In my mind, the question is not about whether our actions to remove Saddam made us safer--we can argue the point ad infinitum. No, the question is whether leaving Iraq immediately will make us safer.

There's a lot of liar, liar these days. But I think both sides would agree the last thing anyone wants is more casualties. We are a compassionate nation, focused more on the individual than any other nation on earth. The concept of life, liberty and the pursuit of happiness still lives (even if we're no longer allowed to talk about that pesky "creator" anymore). Nobody wants our troops to die for a worthless cause, even if they signed up voluntarily.

My question requires a risk/reward process. Specifically--will the reward of pulling our troops before Iraq is stabilized outweigh the risk that such a move will lead to the erosion of security in the entire region, along with a massive moral victory for both tinhorn regimes and Jihadists the world over?

Quote history of conquest if you must, but I contend this war is different than any before it in one aspect-- WMD. Never before have guerrilla forces had the ability to inflict mass casualties without large armies. No, we didn't find WMDs in Iraq, but leaving it open for terrorist business hardly seems a good idea. And we can't forget the oil. Any regime we leave behind will be flushed in petroleum cash. That's a tad different than North Korea, who possesses no such strategic resources to enact worldwide blackmail.

When we left Vietnam there was little chance the Vietnamese would send terror squads to lower 48 to blow up national landmarks. Our departure left us with a medium-long term loss in that we failed to stop the domino from falling, but the fall did not threaten us directly. Leaving Iraq offers no such guarantees--it's not the same domino. That's the main reason my vote goes to staying the course-- at least long enough to give their government a chance.

Keep in mind if we choose to leave Iraq, it will not stop there. The forces of terrorism will employ the same strategy in every location until we're completely out. The domino effect in reverse, if you will.

MORE 11/21

Apparently this lady agrees with me (or vice versa, depending on perspective). Somehow it just doesn't give me a warm fuzzy.

Alpha Charlie

11/22

Cheney weighed in last night. Despite CNN trying to "X him out", he agrees with the above opinions. That's hardly surprising. I find it interesting that Hillary is in agreement with him.

Cheney discussed the WMD question and said something he'll get thrashed for:

shrugged off the failure to find weapons of mass destruction. "We never had the burden of proof," he said, adding that it had been up to Iraqi President Saddam Hussein to prove to the world that he didn't have such weapons.


The left will say that Bush/Cheney "didn't let the inspectors finish their work", ie Hans Blix. They have a point, although the success of international inspection teams working in totalitarian regimes is ripe for debate. We saw evidence of that when Libya admitted a nuke program despite years of IAEA inspections.

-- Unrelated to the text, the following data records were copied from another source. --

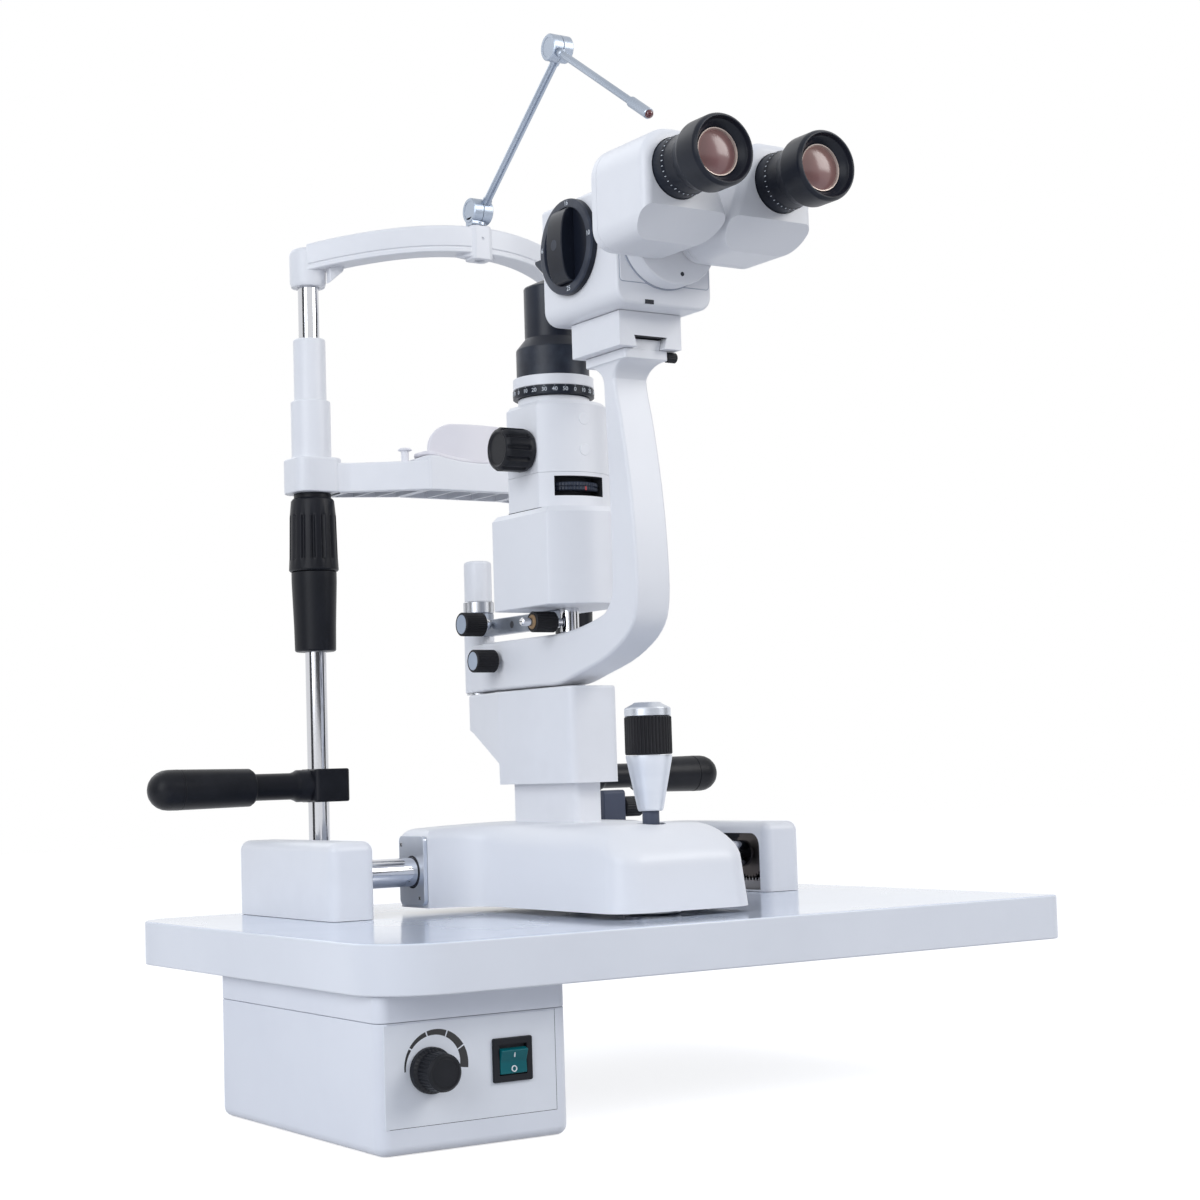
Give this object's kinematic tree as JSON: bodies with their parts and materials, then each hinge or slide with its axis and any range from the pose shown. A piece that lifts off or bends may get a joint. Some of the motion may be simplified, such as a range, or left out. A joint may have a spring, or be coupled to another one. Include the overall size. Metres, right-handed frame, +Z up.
{
  "type": "slit lamp",
  "caption": "Slit lamp on a table board: headrest with chin cup and forehead band, rolling carriage with joystick, swinging microscope and slit illumination tower.",
  "frame": {"origin": "on the table board's underside, at the centre of the seat for the table's lift column", "axes": "+X from the operator's left to right, +Y from the operator towards the patient, +Z up"},
  "size_m": [0.529, 0.492, 0.759],
  "materials": {
    "white_enamel": "white enamel, satin",
    "white_casting": "white enamel on an aluminium casting",
    "white_laminate": "white laminate over a wooden core, glossy",
    "white_plastic": "moulded, fine texture",
    "black_plastic": "black, satin",
    "black_anodised": "black anodised",
    "chrome": "polished",
    "satin_steel": "satin",
    "grey_enamel": "grey enamel, satin",
    "teal_plastic": "teal, glossy, lettered I and O",
    "clear_glass": "clear optical glass"
  },
  "bodies": {
    "stand": {"table_board": "white_laminate", "left_rail_cover": "white_enamel", "right_rail_cover": "white_enamel", "left_rack": "satin_steel", "right_rack": "satin_steel", "headrest_bracket": "satin_steel", "left_post": "chrome", "right_post": "chrome", "left_handle": "black_plastic", "right_handle": "black_plastic", "left_support_sleeve": "black_plastic", "forehead_band": "white_casting", "supply_case": "white_enamel", "supply_lid": "white_enamel", "supply_panel": "grey_enamel", "supply_transformer": "satin_steel", "switch_bezel": "black_plastic"},
    "brightness": {"brightness_knob": "black_plastic"},
    "rocker": {"switch_rocker": "teal_plastic"},
    "chin": {"chin_bar": "white_casting", "chin_cup": "white_plastic", "chin_lift_tube": "satin_steel"},
    "elevation": {"chin_elevation_knob": "black_plastic"},
    "swivel": {"fixation_swivel": "satin_steel"},
    "lower_rod": {"fixation_lower_rod": "satin_steel"},
    "upper_rod": {"fixation_upper_rod": "satin_steel"},
    "axle": {"axle_tube": "chrome"},
    "wheels": {"wheel_set": "satin_steel"},
    "carriage": {"carriage_cover": "white_enamel", "carriage_chassis": "satin_steel", "base_column": "white_casting"},
    "carriage_lock": {"carriage_lock_knob": "black_plastic"},
    "gimbal": {"joystick_liner": "satin_steel"},
    "stick": {"joystick_stem": "satin_steel"},
    "grip": {"joystick_grip": "black_plastic"},
    "head": {"column_head": "white_casting", "pivot_post": "white_enamel"},
    "scope": {"microscope_arm": "white_casting", "scope_mount": "white_casting", "microscope_body": "white_casting", "objective": "clear_glass"},
    "arm_lock": {"arm_lock_knob": "black_plastic"},
    "tail_lock": {"dovetail_lock_knob": "black_plastic"},
    "dial": {"magnification_dial": "black_anodised"},
    "left_prism": {"left_prism_housing": "white_casting"},
    "right_prism": {"right_prism_housing": "white_casting"},
    "left_dioptre": {"left_dioptre_ring": "black_anodised"},
    "right_dioptre": {"right_dioptre_ring": "black_anodised"},
    "lamp_arm": {"illumination_arm": "grey_enamel"},
    "lamp_lock": {"illumination_lock_knob": "black_plastic"},
    "centring": {"centring_knob": "black_plastic"},
    "tower": {"lamp_housing": "white_casting", "slit_body": "white_casting", "mirror_cone": "black_anodised", "bulb": "clear_glass"},
    "slit_scale": {"slit_ring": "black_anodised"},
    "slit_knob": {"slit_width_knob": "black_plastic"},
    "jaw_left": {"slit_jaw_left": "satin_steel"},
    "jaw_right": {"slit_jaw_right": "satin_steel"},
    "filter": {"filter_wheel": "black_anodised"}
  },
  "joints": [
    {"name": "brightness_turn", "type": "hinge", "parent": "stand", "child": "brightness", "pos_m": [-0.2346, -0.17, -0.0446], "axis": [0, 1, 0], "range_deg": [0, 270]},
    {"name": "rocker_tilt", "type": "hinge", "parent": "stand", "child": "rocker", "pos_m": [-0.1793, -0.164, -0.0435], "axis": [1, 0, 0], "range_deg": [0, 16]},
    {"name": "chin_lift", "type": "slide", "parent": "stand", "child": "chin", "axis": [0, 0, 1], "range_m": [0, 0.045]},
    {"name": "elevation_turn", "type": "hinge", "parent": "stand", "child": "elevation", "pos_m": [-0.117, 0.214, 0.284], "axis": [0, 0, 1], "range_deg": [0, 1081]},
    {"name": "fixation_turn", "type": "hinge", "parent": "stand", "child": "swivel", "pos_m": [0, 0.151, 0.563], "axis": [0, 0, 1], "range_deg": [-90, 90]},
    {"name": "fixation_elbow", "type": "hinge", "parent": "swivel", "child": "lower_rod", "pos_m": [0, 0.151, 0.563], "axis": [-1, 0, 0], "range_deg": [-5, 45]},
    {"name": "fixation_wrist", "type": "hinge", "parent": "lower_rod", "child": "upper_rod", "pos_m": [0, 0.0286, 0.657], "axis": [-1, 0, 0], "range_deg": [-35, 50]},
    {"name": "axle_roll", "type": "slide", "parent": "stand", "child": "axle", "axis": [0, 1, 0], "range_m": [-0.01, 0.075]},
    {"name": "wheels_turn", "type": "hinge", "parent": "axle", "child": "wheels", "pos_m": [0, 0.061, 0.059], "axis": [-1, 0, 0], "range_deg": [-32, 228]},
    {"name": "carriage_slide", "type": "slide", "parent": "axle", "child": "carriage", "axis": [1, 0, 0], "range_m": [-0.026, 0.074]},
    {"name": "carriage_lock_turn", "type": "hinge", "parent": "carriage", "child": "carriage_lock", "pos_m": [0.0573, 0.061, 0.0985], "axis": [1, 0, 0], "range_deg": [0, 90]},
    {"name": "joystick_nod", "type": "hinge", "parent": "carriage", "child": "gimbal", "pos_m": [-0.024, -0.0966, 0.08], "axis": [1, 0, 0], "range_deg": [-10, 10]},
    {"name": "joystick_lean", "type": "hinge", "parent": "gimbal", "child": "stick", "pos_m": [-0.024, -0.0966, 0.08], "axis": [0, 1, 0], "range_deg": [-10, 10]},
    {"name": "joystick_turn", "type": "hinge", "parent": "stick", "child": "grip", "pos_m": [-0.024, -0.0966, 0.08], "axis": [0, 0, 1], "range_deg": [-180, 180]},
    {"name": "head_lift", "type": "slide", "parent": "carriage", "child": "head", "axis": [0, 0, 1], "range_m": [-0.014, 0.014]},
    {"name": "scope_swing", "type": "hinge", "parent": "head", "child": "scope", "pos_m": [-0.024, 0.125, 0.1865], "axis": [0, 0, 1], "range_deg": [-45, 45]},
    {"name": "dial_turn", "type": "hinge", "parent": "scope", "child": "dial", "pos_m": [-0.062, -0.0795, 0.478], "axis": [1, 0, 0], "continuous": true},
    {"name": "arm_lock_turn", "type": "hinge", "parent": "scope", "child": "arm_lock", "pos_m": [-0.041, 0.075, 0.2075], "axis": [1, 0, 0], "range_deg": [0, 90]},
    {"name": "tail_lock_turn", "type": "hinge", "parent": "scope", "child": "tail_lock", "pos_m": [-0.0065, -0.1061, 0.4025], "axis": [1, 0, 0], "range_deg": [0, 90]},
    {"name": "left_swing", "type": "hinge", "parent": "scope", "child": "left_prism", "pos_m": [-0.036, -0.1485, 0.476], "axis": [0, 1, 0], "range_deg": [0, 20]},
    {"name": "right_swing", "type": "hinge", "parent": "scope", "child": "right_prism", "pos_m": [-0.012, -0.1485, 0.476], "axis": [0, 1, 0], "range_deg": [-20, 0]},
    {"name": "left_dioptre_turn", "type": "hinge", "parent": "left_prism", "child": "left_dioptre", "pos_m": [-0.064, -0.2, 0.5], "axis": [0, 1, 0], "range_deg": [-180, 180]},
    {"name": "right_dioptre_turn", "type": "hinge", "parent": "right_prism", "child": "right_dioptre", "pos_m": [0.016, -0.2, 0.5], "axis": [0, 1, 0], "range_deg": [-180, 180]},
    {"name": "lamp_swing", "type": "hinge", "parent": "head", "child": "lamp_arm", "pos_m": [-0.024, 0.125, 0.232], "axis": [0, 0, 1], "range_deg": [-60, 60]},
    {"name": "lamp_lock_turn", "type": "hinge", "parent": "lamp_arm", "child": "lamp_lock", "pos_m": [-0.036, 0.0994, 0.236], "axis": [1, 0, 0], "range_deg": [0, 90]},
    {"name": "centring_turn", "type": "hinge", "parent": "lamp_arm", "child": "centring", "pos_m": [-0.037, -0.0027, 0.2304], "axis": [1, 0, 0], "range_deg": [0, 90]},
    {"name": "tower_turn", "type": "hinge", "parent": "lamp_arm", "child": "tower", "pos_m": [-0.024, -0.0027, 0.2403], "axis": [0, 0, 1], "range_deg": [-5, 5]},
    {"name": "slit_turn", "type": "hinge", "parent": "tower", "child": "slit_scale", "pos_m": [-0.024, 0.0096, 0.3904], "axis": [0, 0, 1], "range_deg": [-90, 90]},
    {"name": "slit_width_turn", "type": "hinge", "parent": "tower", "child": "slit_knob", "pos_m": [-0.054, 0, 0.351], "axis": [1, 0, 0], "range_deg": [0, 180]},
    {"name": "left_jaw_slide", "type": "slide", "parent": "tower", "child": "jaw_left", "axis": [-1, 0, 0], "range_m": [0, 0.00701]},
    {"name": "right_jaw_slide", "type": "slide", "parent": "tower", "child": "jaw_right", "axis": [1, 0, 0], "range_m": [0, 0.00701]},
    {"name": "filter_turn", "type": "hinge", "parent": "tower", "child": "filter", "pos_m": [-0.024, -0.006, 0.3212], "axis": [0, 0, 1], "continuous": true}
  ],
  "couplings": [
    {"joint": "elevation_turn", "follows": "chin_lift", "rad_per_m": 418.88},
    {"joint": "wheels_turn", "follows": "axle_roll", "rad_per_m": 52.63},
    {"joint": "joystick_turn", "follows": "head_lift", "rad_per_m": 220},
    {"joint": "right_swing", "follows": "left_swing", "ratio": -1},
    {"joint": "left_jaw_slide", "follows": "slit_width_turn", "m_per_rad": 0.0022282},
    {"joint": "right_jaw_slide", "follows": "slit_width_turn", "m_per_rad": 0.0022282}
  ]
}
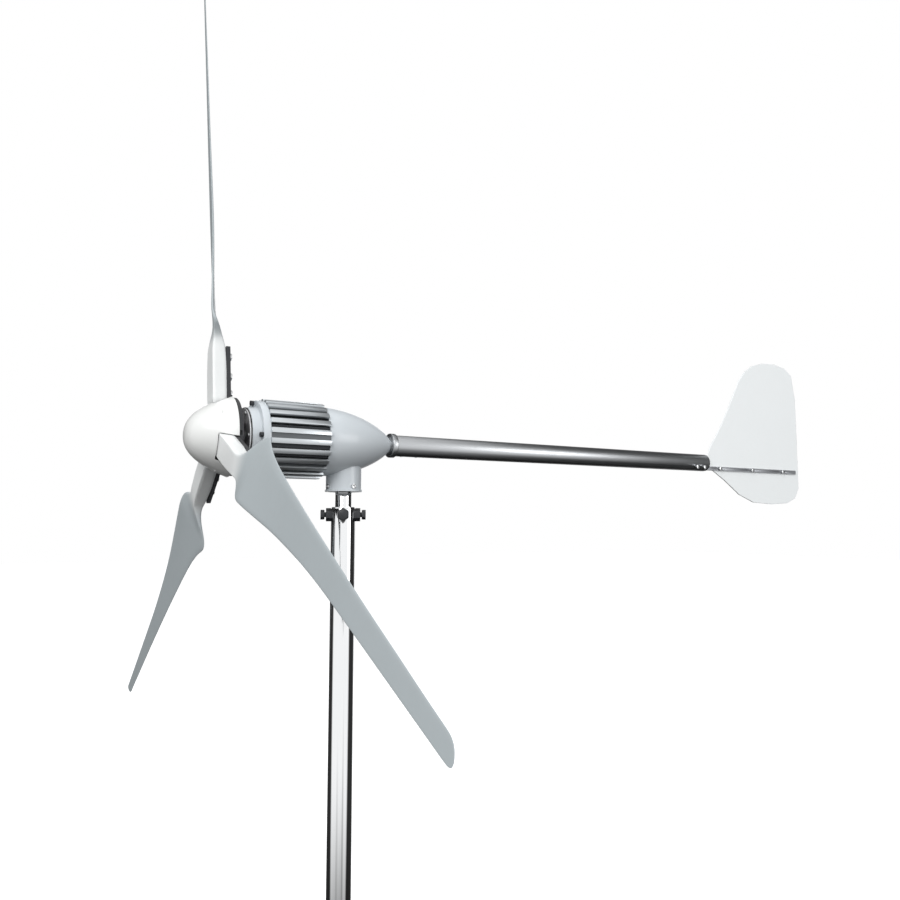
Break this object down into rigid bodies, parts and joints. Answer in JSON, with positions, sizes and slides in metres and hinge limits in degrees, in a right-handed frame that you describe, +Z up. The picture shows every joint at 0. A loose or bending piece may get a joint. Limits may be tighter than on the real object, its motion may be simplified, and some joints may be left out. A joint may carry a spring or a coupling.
{
  "type": "small wind turbine",
  "caption": "Small upwind turbine with twisted blades on an armed hub, finned generator, bullet rear cover, tail boom with fin, and a yaw spindle in a round mast.",
  "frame": {"origin": "centre of the mast tube's lower end", "axes": "+Z up the mast, which is the yaw axis; the shaft axis runs along X at 1.1 m, rotor to -X, tail to +X"},
  "size_m": [1.749, 1.6668, 2.0616],
  "materials": {
    "polished_steel": "polished stainless steel tube",
    "black_steel": "black powder coat, satin",
    "bearing_steel": "ground bearing steel",
    "plain_steel": "turned steel",
    "zinc_steel": "zinc plated",
    "boom_steel": "brushed steel tube",
    "bar_steel": "flat bar, dull grey",
    "white_casting": "light grey powder coat on a casting, satin",
    "finned_aluminium": "extruded and anodised",
    "machined_aluminium": "machined",
    "laminations": "varnished laminations",
    "copper": "enamelled copper and brass",
    "magnet_nickel": "nickel plated magnets",
    "rubber": "black rubber",
    "insulator": "moulded insulation",
    "carbon": "carbon brush",
    "lead_insulation": "silicone insulation",
    "black_plastic": "moulded plug",
    "fin_sheet": "white moulded sheet, gloss",
    "spinner_white": "white moulding, gloss",
    "blade_grey": "fibre filled nylon, satin grey"
  },
  "bodies": {
    "mast": {"mast_tube": "polished_steel", "mast_weld_nuts": "black_steel", "mast_bolts": "black_steel", "yaw_spindle": "polished_steel", "yaw_bearing_inner_races": "bearing_steel", "yaw_nut": "bearing_steel", "slip_ring_drum": "insulator", "slip_rings": "copper"},
    "nacelle": {"rear_cover": "white_casting", "yaw_cartridge": "plain_steel", "yaw_bearing_outer_races": "bearing_steel", "yaw_bearing_balls": "bearing_steel", "yaw_seal": "rubber", "yaw_screws": "zinc_steel", "finned_housing": "finned_aluminium", "front_cover": "white_casting", "front_cover_screws": "black_steel", "cap_gasket": "rubber", "bearing_cap": "machined_aluminium", "cap_screws": "zinc_steel", "shaft_seal": "rubber", "rear_plate": "machined_aluminium", "rear_cover_screws": "zinc_steel", "stator_core": "laminations", "stator_windings": "copper", "shaft_bearing_outer_races": "bearing_steel", "shaft_bearing_balls": "bearing_steel", "brush_holder": "insulator", "brushes": "carbon", "brush_springs": "bearing_steel", "phase_leads": "lead_insulation", "boom_spigot": "plain_steel", "spigot_nut": "zinc_steel", "tail_boom": "boom_steel", "boom_collar": "boom_steel", "boom_screws": "zinc_steel", "boom_end_plug": "black_plastic", "fin_bar_left": "bar_steel", "fin_bar_right": "bar_steel", "tail_fin": "fin_sheet", "fin_bolts": "zinc_steel", "fin_nuts": "zinc_steel"},
    "rotor": {"main_shaft": "plain_steel", "shaft_bearing_inner_races": "bearing_steel", "magnet_rotor": "laminations", "magnets": "magnet_nickel", "hub_plate": "black_steel", "hub_washer": "zinc_steel", "hub_nut": "zinc_steel", "spinner": "spinner_white", "spinner_screws": "black_steel", "blade_1": "blade_grey", "blade_2": "blade_grey", "blade_3": "blade_grey", "blade_inserts": "copper", "blade_bolts": "zinc_steel", "blade_washers": "zinc_steel"}
  },
  "joints": [
    {"name": "yaw", "type": "hinge", "parent": "mast", "child": "nacelle", "pos_m": [0, 0, 1.1], "axis": [0, 0, 1], "continuous": true},
    {"name": "rotor_spin", "type": "hinge", "parent": "nacelle", "child": "rotor", "pos_m": [-0.2, 0, 1.1], "axis": [1, 0, 0], "continuous": true}
  ]
}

In Iraq's case, their yellowcake at al-Tuwaitha was tagged and sealed by IAEA. Had Saddam been trying to build a bomb he'd need that pile of YC intact to act as a decoy to the inspectors, allowing him to slide the real stuff in under the table. These guys are gangsters, remember.

Former UNSCOM weapons inspector Bill Tierney, a controversial figure similar to Scott Ritter but on the opposite side, certainly thought Saddam had a weapons program. He was quite pessimistic that international bodies alone could disarm thugocracies. Butler, Kaye and Duelfer, much less incendiary in their public political views, all thought Saddam would eventually restart his WMD programs, and all agreed that he needed to go.